Extract the lines between the ones holding "Continue the build123d" and "moulded handle: one", inclusive, exactly as written and nothing more.

-- START OF INFORMATION PROVIDED --

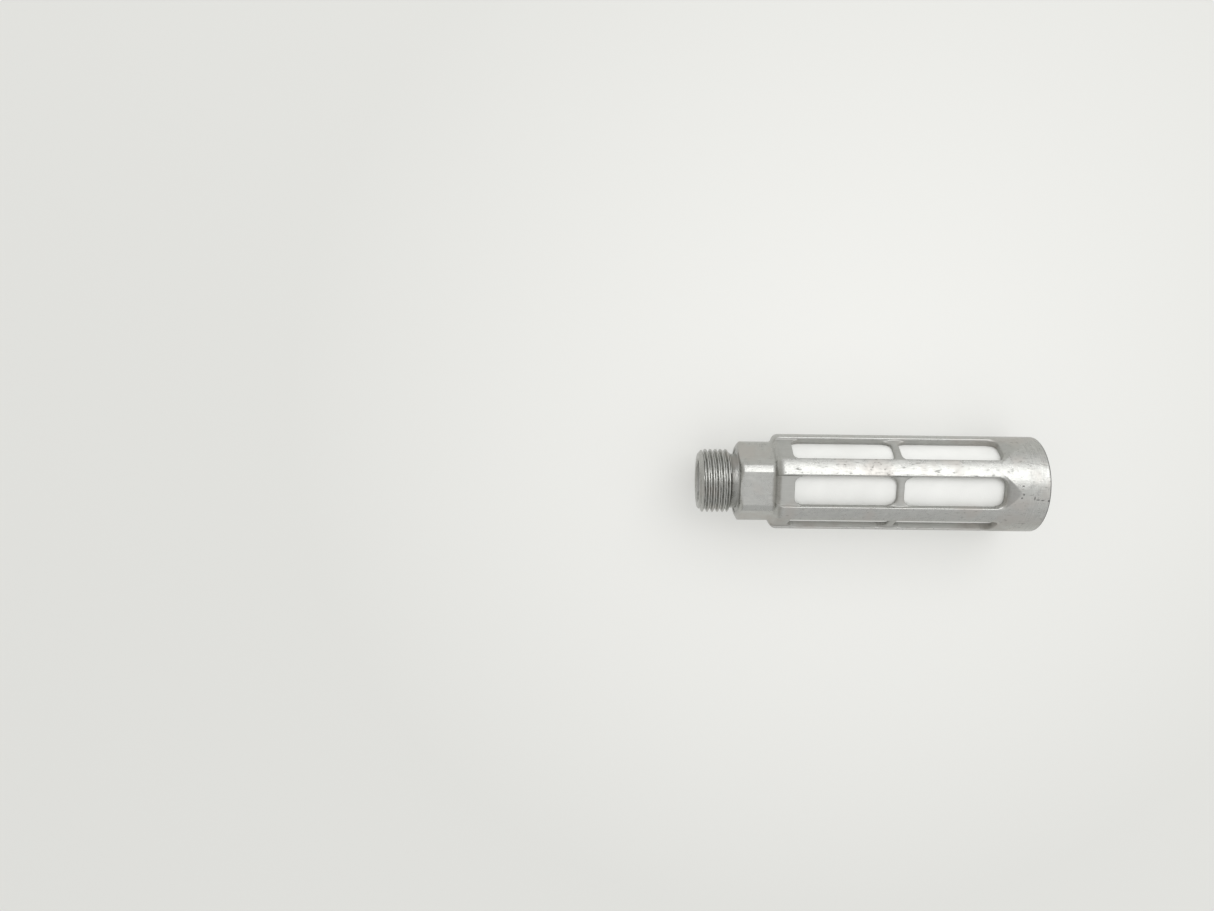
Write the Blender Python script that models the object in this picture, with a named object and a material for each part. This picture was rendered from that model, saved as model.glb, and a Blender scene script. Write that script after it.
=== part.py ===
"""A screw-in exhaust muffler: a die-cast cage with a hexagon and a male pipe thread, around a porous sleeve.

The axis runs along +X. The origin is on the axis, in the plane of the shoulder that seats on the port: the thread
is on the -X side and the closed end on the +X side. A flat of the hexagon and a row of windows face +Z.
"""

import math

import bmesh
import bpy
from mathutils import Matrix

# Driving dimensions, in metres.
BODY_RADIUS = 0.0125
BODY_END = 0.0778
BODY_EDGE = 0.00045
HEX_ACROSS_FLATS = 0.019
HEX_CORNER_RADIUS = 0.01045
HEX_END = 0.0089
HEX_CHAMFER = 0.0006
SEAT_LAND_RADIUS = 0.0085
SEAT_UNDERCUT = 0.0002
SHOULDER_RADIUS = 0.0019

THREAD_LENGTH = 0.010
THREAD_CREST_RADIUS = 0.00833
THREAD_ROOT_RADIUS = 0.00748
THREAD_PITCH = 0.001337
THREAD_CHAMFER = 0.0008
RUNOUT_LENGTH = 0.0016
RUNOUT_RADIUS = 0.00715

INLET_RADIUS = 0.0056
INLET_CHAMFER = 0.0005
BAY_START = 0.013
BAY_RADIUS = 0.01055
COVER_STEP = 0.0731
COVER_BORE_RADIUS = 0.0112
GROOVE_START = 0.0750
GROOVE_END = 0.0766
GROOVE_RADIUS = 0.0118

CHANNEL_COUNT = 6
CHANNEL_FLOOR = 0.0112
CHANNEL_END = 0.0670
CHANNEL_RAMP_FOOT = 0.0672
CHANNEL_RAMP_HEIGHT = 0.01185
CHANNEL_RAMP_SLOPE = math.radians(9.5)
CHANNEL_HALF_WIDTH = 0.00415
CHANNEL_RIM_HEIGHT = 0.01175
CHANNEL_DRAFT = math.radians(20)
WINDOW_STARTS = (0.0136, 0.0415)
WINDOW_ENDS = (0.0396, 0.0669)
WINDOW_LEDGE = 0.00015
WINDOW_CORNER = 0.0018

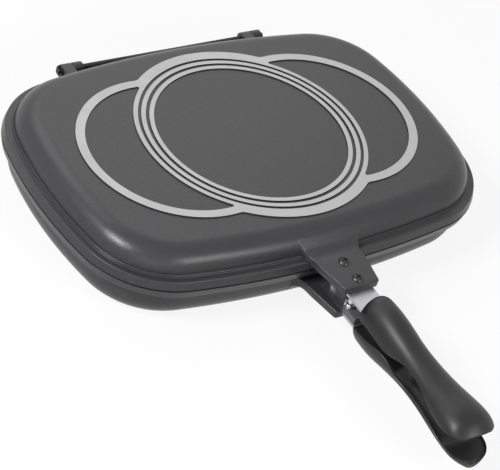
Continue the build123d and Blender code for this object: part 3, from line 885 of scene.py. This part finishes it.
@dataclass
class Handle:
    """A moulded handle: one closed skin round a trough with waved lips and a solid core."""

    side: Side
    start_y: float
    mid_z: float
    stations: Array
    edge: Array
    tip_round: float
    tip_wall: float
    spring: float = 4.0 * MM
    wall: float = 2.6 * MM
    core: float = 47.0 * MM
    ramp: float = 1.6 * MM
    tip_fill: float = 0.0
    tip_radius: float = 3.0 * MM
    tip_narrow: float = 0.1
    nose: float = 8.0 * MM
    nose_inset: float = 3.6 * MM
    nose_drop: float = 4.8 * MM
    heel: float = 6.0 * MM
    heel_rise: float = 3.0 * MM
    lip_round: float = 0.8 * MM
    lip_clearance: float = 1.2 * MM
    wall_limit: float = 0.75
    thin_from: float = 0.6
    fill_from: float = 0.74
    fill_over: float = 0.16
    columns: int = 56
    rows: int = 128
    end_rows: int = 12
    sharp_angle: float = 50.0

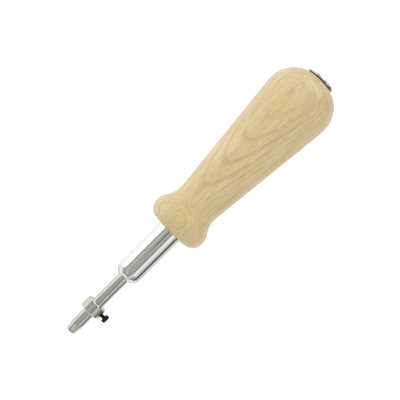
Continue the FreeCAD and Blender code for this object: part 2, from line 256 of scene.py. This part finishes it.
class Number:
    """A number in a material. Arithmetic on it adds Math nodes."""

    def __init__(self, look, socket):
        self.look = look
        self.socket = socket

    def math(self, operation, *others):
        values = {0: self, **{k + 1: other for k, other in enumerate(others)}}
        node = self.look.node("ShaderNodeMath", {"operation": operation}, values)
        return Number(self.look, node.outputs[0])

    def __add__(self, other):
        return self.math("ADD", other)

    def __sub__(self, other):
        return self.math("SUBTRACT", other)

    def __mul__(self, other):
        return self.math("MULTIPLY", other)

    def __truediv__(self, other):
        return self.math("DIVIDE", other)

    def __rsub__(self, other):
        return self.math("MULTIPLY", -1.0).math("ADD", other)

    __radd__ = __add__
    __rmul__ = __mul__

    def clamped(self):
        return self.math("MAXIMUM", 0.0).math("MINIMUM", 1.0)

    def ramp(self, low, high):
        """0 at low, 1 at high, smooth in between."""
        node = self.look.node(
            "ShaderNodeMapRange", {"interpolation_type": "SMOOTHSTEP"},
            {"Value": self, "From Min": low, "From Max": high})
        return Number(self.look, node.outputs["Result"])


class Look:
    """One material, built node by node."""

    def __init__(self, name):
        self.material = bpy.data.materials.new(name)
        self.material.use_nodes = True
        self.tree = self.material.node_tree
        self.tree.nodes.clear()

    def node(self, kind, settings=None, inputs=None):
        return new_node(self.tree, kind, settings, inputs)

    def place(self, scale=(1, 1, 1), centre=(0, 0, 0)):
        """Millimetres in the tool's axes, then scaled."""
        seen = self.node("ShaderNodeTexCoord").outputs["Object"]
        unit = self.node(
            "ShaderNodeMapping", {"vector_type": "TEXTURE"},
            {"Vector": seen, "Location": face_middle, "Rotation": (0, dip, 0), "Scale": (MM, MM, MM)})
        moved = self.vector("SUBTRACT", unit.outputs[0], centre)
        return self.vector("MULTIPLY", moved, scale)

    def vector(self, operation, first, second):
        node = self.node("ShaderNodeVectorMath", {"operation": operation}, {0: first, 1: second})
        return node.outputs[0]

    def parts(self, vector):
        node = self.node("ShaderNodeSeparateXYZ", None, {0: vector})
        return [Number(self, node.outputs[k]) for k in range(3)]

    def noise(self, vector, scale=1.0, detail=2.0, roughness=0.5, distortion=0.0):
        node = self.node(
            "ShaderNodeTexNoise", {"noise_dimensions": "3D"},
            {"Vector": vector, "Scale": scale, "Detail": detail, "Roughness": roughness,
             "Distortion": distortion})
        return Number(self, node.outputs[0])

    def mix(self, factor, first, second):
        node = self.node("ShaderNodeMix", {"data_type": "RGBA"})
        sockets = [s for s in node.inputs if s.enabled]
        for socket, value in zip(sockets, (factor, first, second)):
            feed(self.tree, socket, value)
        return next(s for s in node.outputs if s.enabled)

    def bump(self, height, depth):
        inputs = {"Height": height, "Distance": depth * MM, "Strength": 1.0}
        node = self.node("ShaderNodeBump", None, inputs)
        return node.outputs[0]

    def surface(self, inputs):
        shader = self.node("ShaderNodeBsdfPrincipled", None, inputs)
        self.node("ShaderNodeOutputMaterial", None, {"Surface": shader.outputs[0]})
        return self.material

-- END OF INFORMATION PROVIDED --

- _SOLVED PROBLEM_
Continue the build123d and Blender code for this object: part 3, from line 885 of scene.py. This part finishes it.
@dataclass
class Handle:
    """A moulded handle: one closed skin round a trough with waved lips and a solid core."""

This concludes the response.